> **EXERCISE DIRECTIONS**
Print each of the entries exactly, leaving nothing out.

> **AVAILABLE DATA**
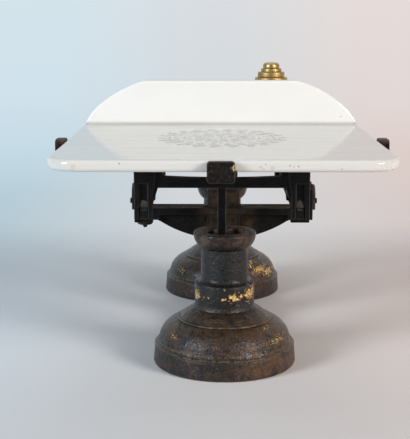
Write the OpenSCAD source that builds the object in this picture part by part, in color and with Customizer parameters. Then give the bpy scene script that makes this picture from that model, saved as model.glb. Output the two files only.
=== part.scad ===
// Counter scale: two pans on a rocking beam, kept level by a check link.
// X runs left to right, +Y from the goods side to the weights side, Z up.
// The origin lies on the counter, straight under the middle pivot.
// Sizes are in millimetres.

/* [Beam and pivots] */
// Distance from the middle pivot to each end pivot
arm = 142.5; // [130:0.5:155]
// Height of the line of the three pivots
pivot_z = 152; // [150:0.5:154]
// Middle of each side lever, left and right of the centre
lever_x = 78; // [76:0.5:79]
// Thickness of a side lever
lever_t = 8; // [7:0.5:9]
// Radius of the eye at the middle pivot
eye_r = 12; // [10:0.5:13]
// Height of a lever at its ends
lever_end_h = 13; // [12:0.5:15]
// Height of a knife's section
knife_h = 9; // [7:0.5:10]
// How far the beam and bearers sit to the left of the stand's middle
beam_slip = 3; // [0:0.1:3.1]

/* [Pedestals] */
// Radius of a pedestal at the counter
foot_r = 72; // [66:0.5:76]
// Radius of the moulded band above the dome
band_r = 30; // [28:0.5:32]
// Radius at the top of the column
column_r = 23; // [22:0.5:25]
// Radius of the collar's rim
collar_r = 31.4; // [29:0.2:33]
// Height of the collar's rim
collar_z = 134.5; // [130:0.5:136]
// Radius of the opening through the collar
mouth_r = 17.5; // [16:0.5:18]
// Thickness of the bell's wall
bell_wall = 5; // [4:0.5:6]

/* [Tunnel and centre foot] */
// Outer width of the tunnel between the pedestals
tunnel_w = 60; // [54:1:66]
// Outer height of the tunnel
tunnel_h = 28; // [27:0.5:30]
// Wall of the tunnel
tunnel_wall = 4; // [3:0.5:5]
// How far the tunnel's ends reach in past the pedestals' edges
tongue_grip = 22; // [18:1:26]
// Length of the centre foot along the tunnel
centre_foot_l = 50; // [40:1:60]
// Height of the check link's pins
link_z = 15; // [14.5:0.5:15.5]

/* [Stand] */
// Width of the post
post_w = 36; // [30:1:40]
// Depth of the post
post_d = 24; // [20:1:28]
// Height of the top of the post
post_z = 153; // [146:0.5:153]
// Flat on the post's upright corners
post_chamfer = 5; // [2:0.5:7]
// Half length of the cross-arm
cross_half = 100; // [98:0.5:104]
// Height of the top of the cross-arm
cross_z = 133.6; // [130:0.2:136]
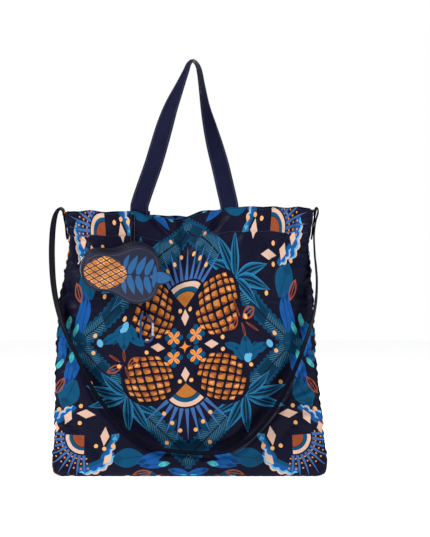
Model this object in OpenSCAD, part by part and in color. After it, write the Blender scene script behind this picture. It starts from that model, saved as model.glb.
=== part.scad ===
// Foldable tote bag with a clip-on stowage pouch, in millimetres.
// X runs to the right along the front, Y runs from front to back, Z is up.
// The origin is the middle of the base, on the floor.

/* [Bag] */
// Height of the bag from the floor to the hem
bag_h = 405; // [360:5:440]
// Width of the front panel along the base
base_w = 421; // [400:1:440]
// Width of the mouth along the hem
mouth_w = 378; // [370:1:386]
// Depth from the front panel to the back panel
bag_d = 76; // [70:1:90]
// Thickness of the cloth, with its seam allowance
cloth_t = 1.2; // [0.8:0.1:1.4]
// Depth of the turned-in hem
hem_h = 40; // [30:1:50]
// How far each panel moves in when the bag is folded flat
fold_travel = 30; // [10:1:30]

/* [Handles] */
// Width of a carrying handle
handle_w = 28; // [20:1:30]
// Thickness of the webbing
webbing_t = 1.6; // [1:0.1:1.8]
// Length of a handle's sewn-down end
foot_h = 36; // [24:1:38]
// Angle that the rear handle hangs away from the back panel
rear_hang = 4.5; // [4:0.5:8]

/* [Shoulder strap] */
// Width of the shoulder strap
strap_w = 24; // [16:1:26]
// Length of the strap's sewn-down end on each side
anchor_h = 34; // [20:1:50]

/* [Pouch] */
// Radius of the pouch's small end
fruit_r = 29; // [28:0.5:30]
// Half the height of the pouch's large end
crown_h = 43.5; // [41:0.5:45]
// Depth of the pouch
pouch_d = 30; // [28:1:34]
// Thickness of the pouch's walls
shell_t = 1.6; // [1.2:0.1:2]

/* [Clip] */
// Height of the clip over its ends
clip_h = 45.5; // [45:0.5:50]
// Width between the middles of the clip's two sides
clip_w = 18.2; // [17:0.2:20]
// Radius of the clip's wire
wire_r = 1.7; // [1.5:0.1:1.8]

/* [Hidden] */
$fn = 48;

// Colours of the cloth, webbing, leather and metal
print_blue = "#1d3f66";
facing_blue = "#23344f";
webbing_navy = "#1b1d33";
leather_grey = "#3a3b4c";
zip_black = "#16161c";
silver = "#c9ccd2";
clip_blue = "#2f5486";

// Gap between pieces that move past each other
gap = 0.5;
half_d = bag_d / 2;
// Share of the height and half the width there, from the floor up
side_line = [
    [0, base_w / 2], [0.12, base_w / 2 - 4], [0.54, base_w / 2 - 12],
    [0.71, base_w / 2 - 17], [0.87, mouth_w / 2 - 6], [1, mouth_w / 2]
];
panel_low = cloth_t + gap;
side_heights = [for (s = side_line) max(panel_low, s[0] * bag_h)];
facing_t = 0.8;
binding_w = 8;
binding_t = 1;

function half_w(z) = lookup(z / bag_h, side_line);

// Handle route: across, up from the hinge, and the angle that the webbing turns edge-on
handle_route = [
    [-76.2, 1.4, 0], [-75.9, 8, 0], [-73.2, 18, 1], [-65.7, 40, 2], [-55.2, 70, 5], [-46.2, 100, 10], [-37.2, 131, 20],
    [-27.2, 161, 38], [-14.2, 192, 58], [-4.2, 216, 70], [-0.2, 226, 74], [5.8, 231, 76], [11.8, 226, 76],
    [15.8, 216, 74], [19.8, 192, 70], [24.8, 161, 60], [31.8, 131, 42], [39.8, 100, 22], [47.8, 70, 10],
    [54.8, 40, 4], [59.8, 18, 1], [61.8, 8, 0], [62, 1.4, 0]
];
foot_x = [-76.2, 61.8];
handle_hinge_y = half_d + 1.2;
rear_hinge_y = half_d + 2;
hinge_z = bag_h + 1.5;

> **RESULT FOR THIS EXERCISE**
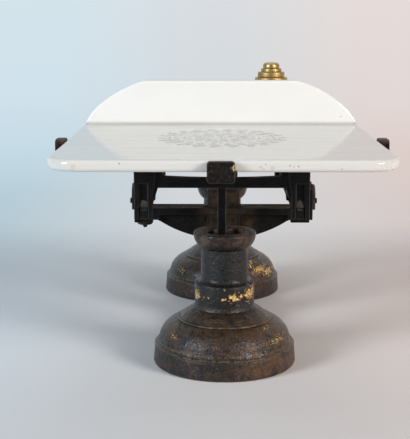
Write the OpenSCAD source that builds the object in this picture part by part, in color and with Customizer parameters. Then give the bpy scene script that makes this picture from that model, saved as model.glb. Output the two files only.
=== part.scad ===
// Counter scale: two pans on a rocking beam, kept level by a check link.
// X runs left to right, +Y from the goods side to the weights side, Z up.
// The origin lies on the counter, straight under the middle pivot.
// Sizes are in millimetres.

/* [Beam and pivots] */
// Distance from the middle pivot to each end pivot
arm = 142.5; // [130:0.5:155]
// Height of the line of the three pivots
pivot_z = 152; // [150:0.5:154]
// Middle of each side lever, left and right of the centre
lever_x = 78; // [76:0.5:79]
// Thickness of a side lever
lever_t = 8; // [7:0.5:9]
// Radius of the eye at the middle pivot
eye_r = 12; // [10:0.5:13]
// Height of a lever at its ends
lever_end_h = 13; // [12:0.5:15]
// Height of a knife's section
knife_h = 9; // [7:0.5:10]
// How far the beam and bearers sit to the left of the stand's middle
beam_slip = 3; // [0:0.1:3.1]

/* [Pedestals] */
// Radius of a pedestal at the counter
foot_r = 72; // [66:0.5:76]
// Radius of the moulded band above the dome
band_r = 30; // [28:0.5:32]
// Radius at the top of the column
column_r = 23; // [22:0.5:25]
// Radius of the collar's rim
collar_r = 31.4; // [29:0.2:33]
// Height of the collar's rim
collar_z = 134.5; // [130:0.5:136]
// Radius of the opening through the collar
mouth_r = 17.5; // [16:0.5:18]
// Thickness of the bell's wall
bell_wall = 5; // [4:0.5:6]

/* [Tunnel and centre foot] */
// Outer width of the tunnel between the pedestals
tunnel_w = 60; // [54:1:66]
// Outer height of the tunnel
tunnel_h = 28; // [27:0.5:30]
// Wall of the tunnel
tunnel_wall = 4; // [3:0.5:5]
// How far the tunnel's ends reach in past the pedestals' edges
tongue_grip = 22; // [18:1:26]
// Length of the centre foot along the tunnel
centre_foot_l = 50; // [40:1:60]
// Height of the check link's pins
link_z = 15; // [14.5:0.5:15.5]

/* [Stand] */
// Width of the post
post_w = 36; // [30:1:40]
// Depth of the post
post_d = 24; // [20:1:28]
// Height of the top of the post
post_z = 153; // [146:0.5:153]
// Flat on the post's upright corners
post_chamfer = 5; // [2:0.5:7]
// Half length of the cross-arm
cross_half = 100; // [98:0.5:104]
// Height of the top of the cross-arm
cross_z = 133.6; // [130:0.2:136]
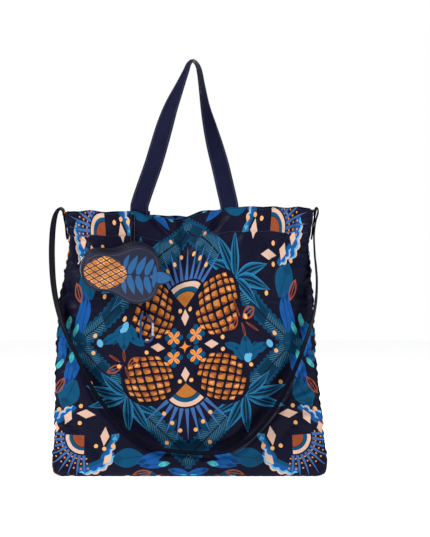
Model this object in OpenSCAD, part by part and in color. After it, write the Blender scene script behind this picture. It starts from that model, saved as model.glb.
=== part.scad ===
// Foldable tote bag with a clip-on stowage pouch, in millimetres.
// X runs to the right along the front, Y runs from front to back, Z is up.
// The origin is the middle of the base, on the floor.

/* [Bag] */
// Height of the bag from the floor to the hem
bag_h = 405; // [360:5:440]
// Width of the front panel along the base
base_w = 421; // [400:1:440]
// Width of the mouth along the hem
mouth_w = 378; // [370:1:386]
// Depth from the front panel to the back panel
bag_d = 76; // [70:1:90]
// Thickness of the cloth, with its seam allowance
cloth_t = 1.2; // [0.8:0.1:1.4]
// Depth of the turned-in hem
hem_h = 40; // [30:1:50]
// How far each panel moves in when the bag is folded flat
fold_travel = 30; // [10:1:30]

/* [Handles] */
// Width of a carrying handle
handle_w = 28; // [20:1:30]
// Thickness of the webbing
webbing_t = 1.6; // [1:0.1:1.8]
// Length of a handle's sewn-down end
foot_h = 36; // [24:1:38]
// Angle that the rear handle hangs away from the back panel
rear_hang = 4.5; // [4:0.5:8]

/* [Shoulder strap] */
// Width of the shoulder strap
strap_w = 24; // [16:1:26]
// Length of the strap's sewn-down end on each side
anchor_h = 34; // [20:1:50]

/* [Pouch] */
// Radius of the pouch's small end
fruit_r = 29; // [28:0.5:30]
// Half the height of the pouch's large end
crown_h = 43.5; // [41:0.5:45]
// Depth of the pouch
pouch_d = 30; // [28:1:34]
// Thickness of the pouch's walls
shell_t = 1.6; // [1.2:0.1:2]

/* [Clip] */
// Height of the clip over its ends
clip_h = 45.5; // [45:0.5:50]
// Width between the middles of the clip's two sides
clip_w = 18.2; // [17:0.2:20]
// Radius of the clip's wire
wire_r = 1.7; // [1.5:0.1:1.8]

/* [Hidden] */
$fn = 48;

// Colours of the cloth, webbing, leather and metal
print_blue = "#1d3f66";
facing_blue = "#23344f";
webbing_navy = "#1b1d33";
leather_grey = "#3a3b4c";
zip_black = "#16161c";
silver = "#c9ccd2";
clip_blue = "#2f5486";

// Gap between pieces that move past each other
gap = 0.5;
half_d = bag_d / 2;
// Share of the height and half the width there, from the floor up
side_line = [
    [0, base_w / 2], [0.12, base_w / 2 - 4], [0.54, base_w / 2 - 12],
    [0.71, base_w / 2 - 17], [0.87, mouth_w / 2 - 6], [1, mouth_w / 2]
];
panel_low = cloth_t + gap;
side_heights = [for (s = side_line) max(panel_low, s[0] * bag_h)];
facing_t = 0.8;
binding_w = 8;
binding_t = 1;

function half_w(z) = lookup(z / bag_h, side_line);

// Handle route: across, up from the hinge, and the angle that the webbing turns edge-on
handle_route = [
    [-76.2, 1.4, 0], [-75.9, 8, 0], [-73.2, 18, 1], [-65.7, 40, 2], [-55.2, 70, 5], [-46.2, 100, 10], [-37.2, 131, 20],
    [-27.2, 161, 38], [-14.2, 192, 58], [-4.2, 216, 70], [-0.2, 226, 74], [5.8, 231, 76], [11.8, 226, 76],
    [15.8, 216, 74], [19.8, 192, 70], [24.8, 161, 60], [31.8, 131, 42], [39.8, 100, 22], [47.8, 70, 10],
    [54.8, 40, 4], [59.8, 18, 1], [61.8, 8, 0], [62, 1.4, 0]
];
foot_x = [-76.2, 61.8];
handle_hinge_y = half_d + 1.2;
rear_hinge_y = half_d + 2;
hinge_z = bag_h + 1.5;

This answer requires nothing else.